Nach dem Fall Bagdads beginnen nun die kritischen Tage im Nordirak. Das Regime ist kollabiert, Saddams Soldaten in Kirkuk und Mossul verlassen ihre Stellungen und kurdische Peschmergas rücken ein. Damit ist eine hochbrisante Situation entstanden, die im schlimmsten Fall dazu führen kann, dass der erste Post-Regionalkonflikt ausbricht, noch bevor der Krieg wirklich zu Ende ist.

 In zähen Verhandlungen vor dem US-Angriff auf Saddams Irak haben Powell und Rumsfeld der Regierung in Ankara zugesagt, dafür zu sorgen, dass nicht die Kurden die Kontrolle über die beiden nordirakischen Großstädte übernehmen und dass das Öl von Kirkuk unter nationaler irakischer Regie bleibt. Dafür soll im Gegenzug die türkische Armee in ihren Kasernen bleiben. An dieses Versprechen hat der türkische Außenminister seinen US-Kollegen gestern erinnert und angeblich von Powell alle Garantien bekommen, dass es bei diesen Zusagen bleibt.
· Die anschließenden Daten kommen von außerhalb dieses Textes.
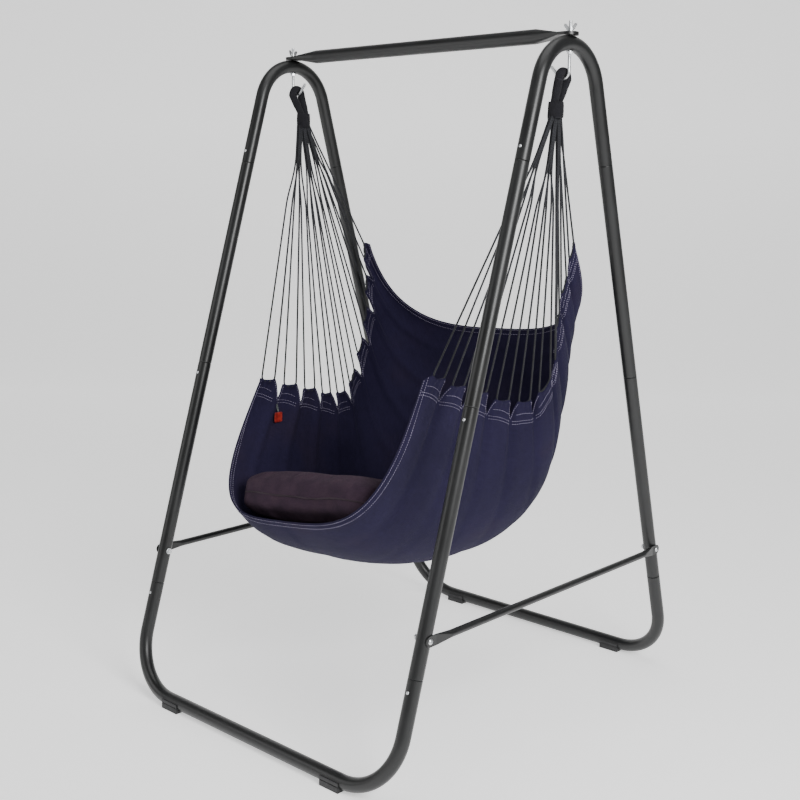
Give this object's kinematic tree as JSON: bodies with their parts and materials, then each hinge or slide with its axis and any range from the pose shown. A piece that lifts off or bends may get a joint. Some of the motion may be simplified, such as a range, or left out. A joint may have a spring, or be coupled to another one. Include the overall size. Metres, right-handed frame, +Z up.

 Daran muss Washington sich nun messen lassen. Wenn die USA verhindern wollen, dass jetzt andere nach ihrem Vorbild aus eigener Machtvollkommenheit mit militärischen Mitteln ihre vermeintlichen Sicherheitsinteressen durchsetzen, müssen sie sich beeilen. Nach den vollmundigen Ankündigungen kann die türkische Regierung nun nicht einfach stillschweigend hinnehmen, wie die Milizen von Barsani und Talabani vollendete Tatsachen schaffen. Ihre Armee steht genau für diesen Fall seit Wochen an der Grenze und wartet auf den Einsatzbefehl. Es wird allerhöchste Zeit, dass US-Truppen Kirkuk übernehmen.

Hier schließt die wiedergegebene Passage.